#058 イノシシ革のMUCUのノート
2021年の東京ペンショーの会場を歩いていたら、MUCUのノートを売っている店があった。
「私、このノートを愛用していますよ」と声を掛けたら、
「このノートはうちのオリジナルなんですよ」と返ってきた。
ブース名を確認すると「ANGERS bureau」とある。確かに、あのアンジェビュローだ。見覚えのある品々がテーブルの上に並んでいた。

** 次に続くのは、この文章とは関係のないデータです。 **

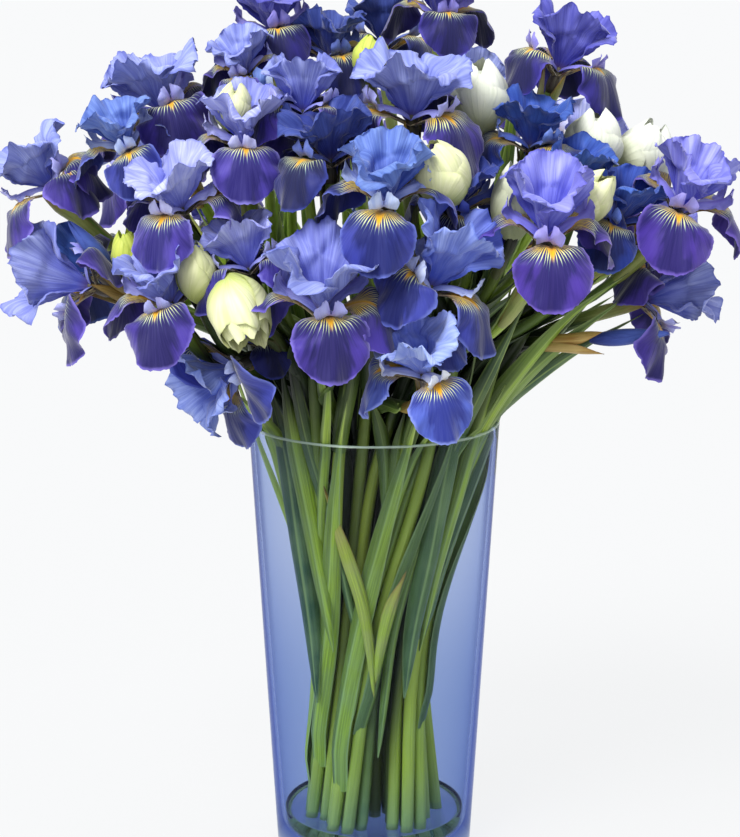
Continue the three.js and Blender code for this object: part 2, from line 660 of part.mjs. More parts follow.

アンジェビュローはecute上野店、KITTE丸の内店、京都・河原町店に行ったことがある。どの店も、とても個性的で素敵なものを扱っていて、いつもワクワクしながら店内を見て回っている。フェルマー出版社の『万年筆談義』の販売もしてくれていて、小さな出版社も相手にしてくれる店だと感謝している。

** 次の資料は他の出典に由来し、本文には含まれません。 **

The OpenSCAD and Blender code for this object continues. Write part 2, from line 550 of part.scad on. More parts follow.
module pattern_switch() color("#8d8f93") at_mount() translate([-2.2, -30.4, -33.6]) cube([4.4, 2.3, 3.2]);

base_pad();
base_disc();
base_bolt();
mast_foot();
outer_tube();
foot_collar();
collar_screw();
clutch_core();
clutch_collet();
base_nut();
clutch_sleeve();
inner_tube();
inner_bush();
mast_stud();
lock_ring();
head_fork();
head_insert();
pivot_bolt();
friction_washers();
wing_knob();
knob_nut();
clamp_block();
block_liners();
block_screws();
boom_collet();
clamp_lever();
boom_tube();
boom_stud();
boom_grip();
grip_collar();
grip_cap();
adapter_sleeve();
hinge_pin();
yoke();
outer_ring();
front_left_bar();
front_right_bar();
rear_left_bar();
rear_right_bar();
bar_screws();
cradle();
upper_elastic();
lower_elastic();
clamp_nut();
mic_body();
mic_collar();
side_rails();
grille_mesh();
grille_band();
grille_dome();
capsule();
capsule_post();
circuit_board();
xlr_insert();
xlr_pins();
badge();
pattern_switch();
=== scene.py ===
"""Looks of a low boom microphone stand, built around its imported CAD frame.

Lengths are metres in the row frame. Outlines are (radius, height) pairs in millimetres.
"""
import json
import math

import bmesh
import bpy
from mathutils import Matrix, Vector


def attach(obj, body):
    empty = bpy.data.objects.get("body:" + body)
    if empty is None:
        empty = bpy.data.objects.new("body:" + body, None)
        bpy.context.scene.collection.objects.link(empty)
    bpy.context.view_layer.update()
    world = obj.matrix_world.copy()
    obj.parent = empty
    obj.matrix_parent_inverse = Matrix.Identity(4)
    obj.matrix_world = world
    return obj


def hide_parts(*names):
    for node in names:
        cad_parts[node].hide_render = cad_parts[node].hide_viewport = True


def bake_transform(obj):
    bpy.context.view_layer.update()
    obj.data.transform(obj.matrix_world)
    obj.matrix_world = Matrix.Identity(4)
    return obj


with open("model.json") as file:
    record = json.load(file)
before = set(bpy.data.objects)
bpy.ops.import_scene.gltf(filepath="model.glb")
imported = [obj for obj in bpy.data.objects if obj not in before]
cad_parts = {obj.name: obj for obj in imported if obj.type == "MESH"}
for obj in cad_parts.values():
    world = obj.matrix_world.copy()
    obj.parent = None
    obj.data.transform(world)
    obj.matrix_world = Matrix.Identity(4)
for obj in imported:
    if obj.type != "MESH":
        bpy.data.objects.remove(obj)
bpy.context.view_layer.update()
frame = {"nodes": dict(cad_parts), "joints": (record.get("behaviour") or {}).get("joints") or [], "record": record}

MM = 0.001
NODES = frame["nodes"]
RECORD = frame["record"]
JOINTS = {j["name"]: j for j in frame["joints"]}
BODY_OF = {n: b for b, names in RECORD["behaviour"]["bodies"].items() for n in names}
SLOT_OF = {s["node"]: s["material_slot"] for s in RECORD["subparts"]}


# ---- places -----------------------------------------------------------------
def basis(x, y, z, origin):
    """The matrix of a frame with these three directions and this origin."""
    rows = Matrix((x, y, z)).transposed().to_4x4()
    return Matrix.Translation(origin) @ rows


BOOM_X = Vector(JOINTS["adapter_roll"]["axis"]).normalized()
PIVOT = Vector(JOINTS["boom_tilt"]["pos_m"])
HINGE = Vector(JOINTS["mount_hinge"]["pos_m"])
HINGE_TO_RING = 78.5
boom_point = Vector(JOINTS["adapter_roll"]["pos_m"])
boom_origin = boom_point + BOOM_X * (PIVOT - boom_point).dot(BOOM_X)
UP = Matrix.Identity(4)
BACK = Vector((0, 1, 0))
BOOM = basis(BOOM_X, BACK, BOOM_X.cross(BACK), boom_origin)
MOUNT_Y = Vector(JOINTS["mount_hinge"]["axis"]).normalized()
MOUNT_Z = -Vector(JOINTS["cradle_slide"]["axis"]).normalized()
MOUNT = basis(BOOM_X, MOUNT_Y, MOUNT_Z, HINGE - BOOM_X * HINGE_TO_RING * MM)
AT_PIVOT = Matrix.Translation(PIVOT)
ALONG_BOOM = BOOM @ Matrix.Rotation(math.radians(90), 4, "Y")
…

MUCUのノートの隣に雰囲気の違う、しかしMUCUのノートと同じスタイルのものが並んでいた。ウン? 見たことがないぞ。革が違う。表面が荒い。手にしてみると硬くてしっかりしている。表面は均一ではなく、天然のシボや色ムラがあり、野性的な雰囲気を発散している。牛ではない。豚や鹿でもない。これは何革だ?
これは何革ですかと聞いたら、イノシシだとのこと。
イノシシ。イノシシ。イノシシ。
子どもの頃、田舎のスイカ畑を荒らしてくれたヤツ。
お前か!
表面がザラザラしている。色ムラが結構ある。多くの日本人が避けそうな色ムラのある革を、そのまま表紙に使っている。これはいい。このように、色ムラのある革表紙のノートに出合うことはあまりない。恐らく消費者からは嫌がられるであろう。しかし、私は大歓迎。こんなにも色ムラのある革表紙のノートを作ってくれて、ありがとう。

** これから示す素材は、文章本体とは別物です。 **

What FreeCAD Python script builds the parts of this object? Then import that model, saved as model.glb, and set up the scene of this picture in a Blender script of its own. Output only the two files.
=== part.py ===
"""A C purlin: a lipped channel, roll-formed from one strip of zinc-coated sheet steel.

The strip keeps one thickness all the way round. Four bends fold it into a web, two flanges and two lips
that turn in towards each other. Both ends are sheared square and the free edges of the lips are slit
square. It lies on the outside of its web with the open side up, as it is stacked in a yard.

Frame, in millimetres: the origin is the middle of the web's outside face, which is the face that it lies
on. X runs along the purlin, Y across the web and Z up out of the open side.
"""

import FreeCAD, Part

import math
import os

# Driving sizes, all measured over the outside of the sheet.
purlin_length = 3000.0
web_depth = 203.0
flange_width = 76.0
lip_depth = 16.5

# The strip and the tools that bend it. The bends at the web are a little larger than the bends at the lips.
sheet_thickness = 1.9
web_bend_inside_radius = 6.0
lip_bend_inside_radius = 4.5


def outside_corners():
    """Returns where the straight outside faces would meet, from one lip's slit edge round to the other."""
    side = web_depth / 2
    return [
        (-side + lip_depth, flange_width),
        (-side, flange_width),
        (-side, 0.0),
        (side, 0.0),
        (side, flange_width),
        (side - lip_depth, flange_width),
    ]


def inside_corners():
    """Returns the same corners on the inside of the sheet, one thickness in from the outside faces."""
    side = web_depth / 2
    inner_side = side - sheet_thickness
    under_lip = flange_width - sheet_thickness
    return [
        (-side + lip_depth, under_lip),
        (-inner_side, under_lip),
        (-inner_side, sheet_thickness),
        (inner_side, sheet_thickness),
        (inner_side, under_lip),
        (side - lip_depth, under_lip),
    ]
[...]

買ったその日から愛用のノート群に加わったイノシシ革のMUCUのノート。先日の2023年東京ペンショーの際には、昨年に続き3冊目のイノシシ革のMUCUのノートを購入した。こうやって1年に1冊、今年はどのような色ムラのある革表紙かとワクワクしながら買い足していくのも楽しくてよいものだ。